Dataset records:
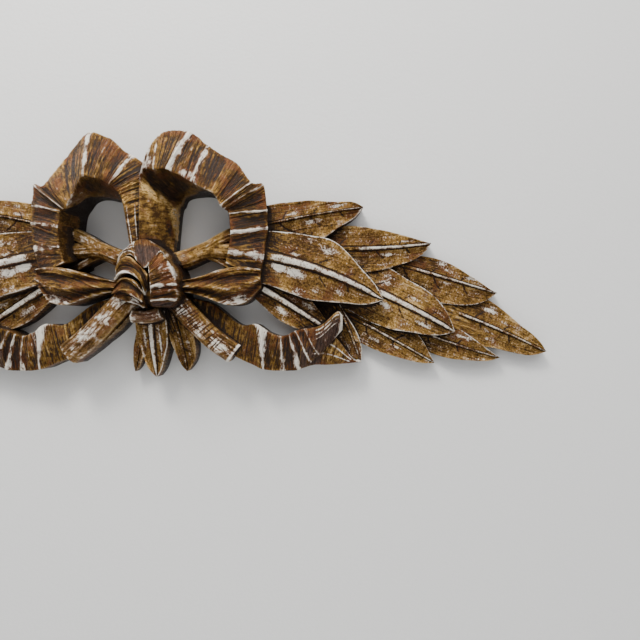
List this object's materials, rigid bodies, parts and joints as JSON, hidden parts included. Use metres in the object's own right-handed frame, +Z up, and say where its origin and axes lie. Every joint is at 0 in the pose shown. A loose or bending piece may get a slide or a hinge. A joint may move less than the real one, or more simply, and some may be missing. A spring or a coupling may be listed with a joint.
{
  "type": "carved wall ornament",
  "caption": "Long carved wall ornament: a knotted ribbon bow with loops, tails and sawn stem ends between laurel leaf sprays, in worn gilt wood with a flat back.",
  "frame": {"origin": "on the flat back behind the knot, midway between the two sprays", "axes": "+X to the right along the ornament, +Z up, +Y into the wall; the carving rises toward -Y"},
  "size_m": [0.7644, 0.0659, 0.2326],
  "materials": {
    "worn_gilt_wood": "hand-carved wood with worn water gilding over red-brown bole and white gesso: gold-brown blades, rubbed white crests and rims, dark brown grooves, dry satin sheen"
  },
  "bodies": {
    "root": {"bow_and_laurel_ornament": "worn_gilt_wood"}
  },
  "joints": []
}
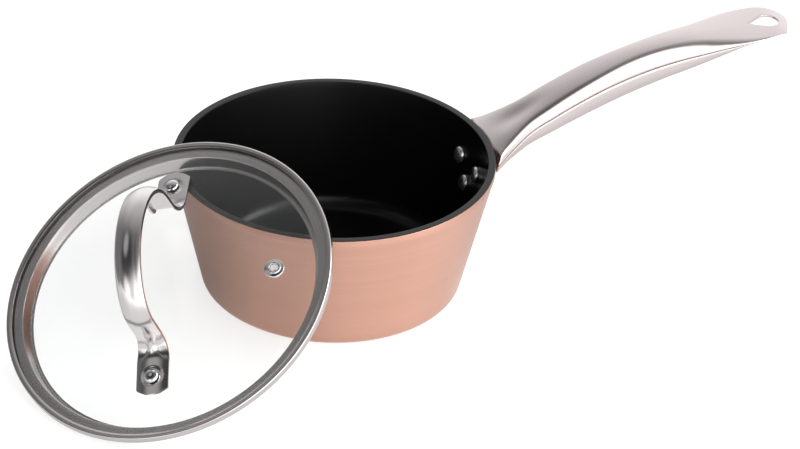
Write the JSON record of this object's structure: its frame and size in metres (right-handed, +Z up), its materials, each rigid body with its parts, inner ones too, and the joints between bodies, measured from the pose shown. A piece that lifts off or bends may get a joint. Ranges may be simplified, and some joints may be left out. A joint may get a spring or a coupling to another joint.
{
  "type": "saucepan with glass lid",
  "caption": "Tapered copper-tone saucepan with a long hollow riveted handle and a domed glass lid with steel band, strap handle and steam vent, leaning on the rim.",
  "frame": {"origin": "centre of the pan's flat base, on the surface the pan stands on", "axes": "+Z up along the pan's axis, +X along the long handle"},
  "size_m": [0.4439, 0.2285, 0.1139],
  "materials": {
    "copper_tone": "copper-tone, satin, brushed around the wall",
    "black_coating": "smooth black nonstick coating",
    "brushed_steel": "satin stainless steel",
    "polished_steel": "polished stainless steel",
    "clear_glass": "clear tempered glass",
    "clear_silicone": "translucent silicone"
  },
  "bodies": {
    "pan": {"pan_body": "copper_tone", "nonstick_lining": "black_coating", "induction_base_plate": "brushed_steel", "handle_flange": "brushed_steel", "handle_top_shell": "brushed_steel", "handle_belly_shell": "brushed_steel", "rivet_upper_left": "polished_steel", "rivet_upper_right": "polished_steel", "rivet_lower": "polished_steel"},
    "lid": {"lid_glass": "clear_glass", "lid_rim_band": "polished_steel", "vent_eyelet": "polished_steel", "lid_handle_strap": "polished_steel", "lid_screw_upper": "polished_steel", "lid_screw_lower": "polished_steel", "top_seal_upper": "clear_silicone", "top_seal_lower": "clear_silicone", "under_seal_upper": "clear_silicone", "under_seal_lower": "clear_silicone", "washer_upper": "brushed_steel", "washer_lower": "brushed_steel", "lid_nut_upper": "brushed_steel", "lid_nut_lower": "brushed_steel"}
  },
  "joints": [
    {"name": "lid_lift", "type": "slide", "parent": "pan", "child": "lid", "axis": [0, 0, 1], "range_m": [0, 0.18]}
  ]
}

> [WRITTEN REQUEST]: Each line above must be printed exactly as it appears.

> [RESPONSE]:
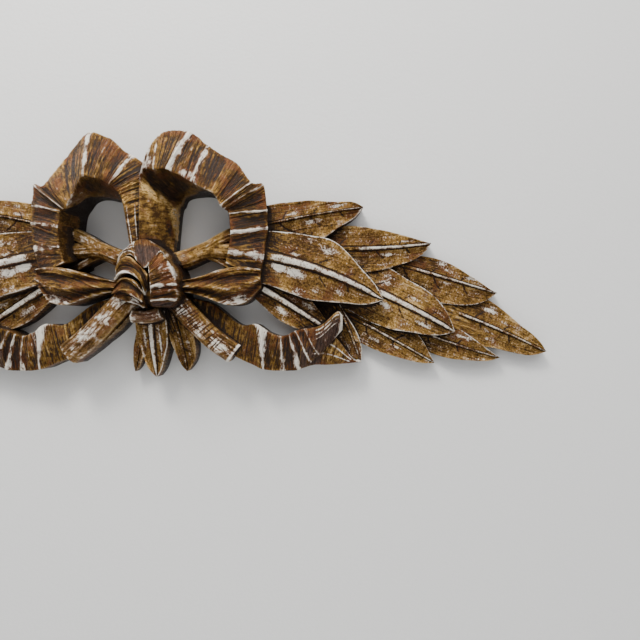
List this object's materials, rigid bodies, parts and joints as JSON, hidden parts included. Use metres in the object's own right-handed frame, +Z up, and say where its origin and axes lie. Every joint is at 0 in the pose shown. A loose or bending piece may get a slide or a hinge. A joint may move less than the real one, or more simply, and some may be missing. A spring or a coupling may be listed with a joint.
{
  "type": "carved wall ornament",
  "caption": "Long carved wall ornament: a knotted ribbon bow with loops, tails and sawn stem ends between laurel leaf sprays, in worn gilt wood with a flat back.",
  "frame": {"origin": "on the flat back behind the knot, midway between the two sprays", "axes": "+X to the right along the ornament, +Z up, +Y into the wall; the carving rises toward -Y"},
  "size_m": [0.7644, 0.0659, 0.2326],
  "materials": {
    "worn_gilt_wood": "hand-carved wood with worn water gilding over red-brown bole and white gesso: gold-brown blades, rubbed white crests and rims, dark brown grooves, dry satin sheen"
  },
  "bodies": {
    "root": {"bow_and_laurel_ornament": "worn_gilt_wood"}
  },
  "joints": []
}
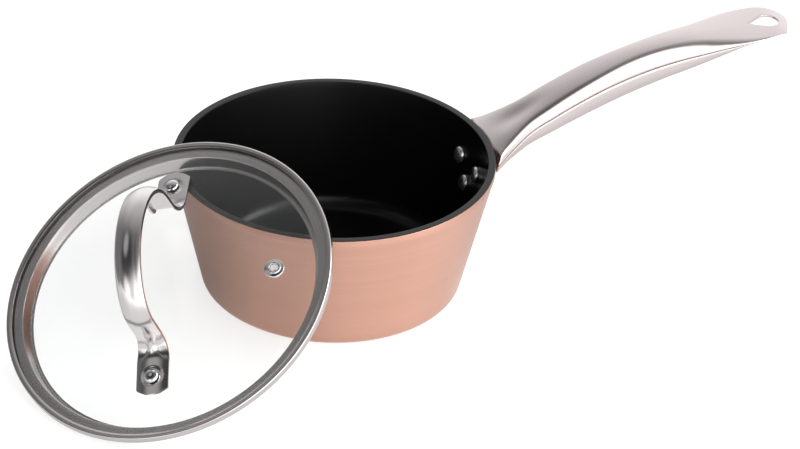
Write the JSON record of this object's structure: its frame and size in metres (right-handed, +Z up), its materials, each rigid body with its parts, inner ones too, and the joints between bodies, measured from the pose shown. A piece that lifts off or bends may get a joint. Ranges may be simplified, and some joints may be left out. A joint may get a spring or a coupling to another joint.
{
  "type": "saucepan with glass lid",
  "caption": "Tapered copper-tone saucepan with a long hollow riveted handle and a domed glass lid with steel band, strap handle and steam vent, leaning on the rim.",
  "frame": {"origin": "centre of the pan's flat base, on the surface the pan stands on", "axes": "+Z up along the pan's axis, +X along the long handle"},
  "size_m": [0.4439, 0.2285, 0.1139],
  "materials": {
    "copper_tone": "copper-tone, satin, brushed around the wall",
    "black_coating": "smooth black nonstick coating",
    "brushed_steel": "satin stainless steel",
    "polished_steel": "polished stainless steel",
    "clear_glass": "clear tempered glass",
    "clear_silicone": "translucent silicone"
  },
  "bodies": {
    "pan": {"pan_body": "copper_tone", "nonstick_lining": "black_coating", "induction_base_plate": "brushed_steel", "handle_flange": "brushed_steel", "handle_top_shell": "brushed_steel", "handle_belly_shell": "brushed_steel", "rivet_upper_left": "polished_steel", "rivet_upper_right": "polished_steel", "rivet_lower": "polished_steel"},
    "lid": {"lid_glass": "clear_glass", "lid_rim_band": "polished_steel", "vent_eyelet": "polished_steel", "lid_handle_strap": "polished_steel", "lid_screw_upper": "polished_steel", "lid_screw_lower": "polished_steel", "top_seal_upper": "clear_silicone", "top_seal_lower": "clear_silicone", "under_seal_upper": "clear_silicone", "under_seal_lower": "clear_silicone", "washer_upper": "brushed_steel", "washer_lower": "brushed_steel", "lid_nut_upper": "brushed_steel", "lid_nut_lower": "brushed_steel"}
  },
  "joints": [
    {"name": "lid_lift", "type": "slide", "parent": "pan", "child": "lid", "axis": [0, 0, 1], "range_m": [0, 0.18]}
  ]
}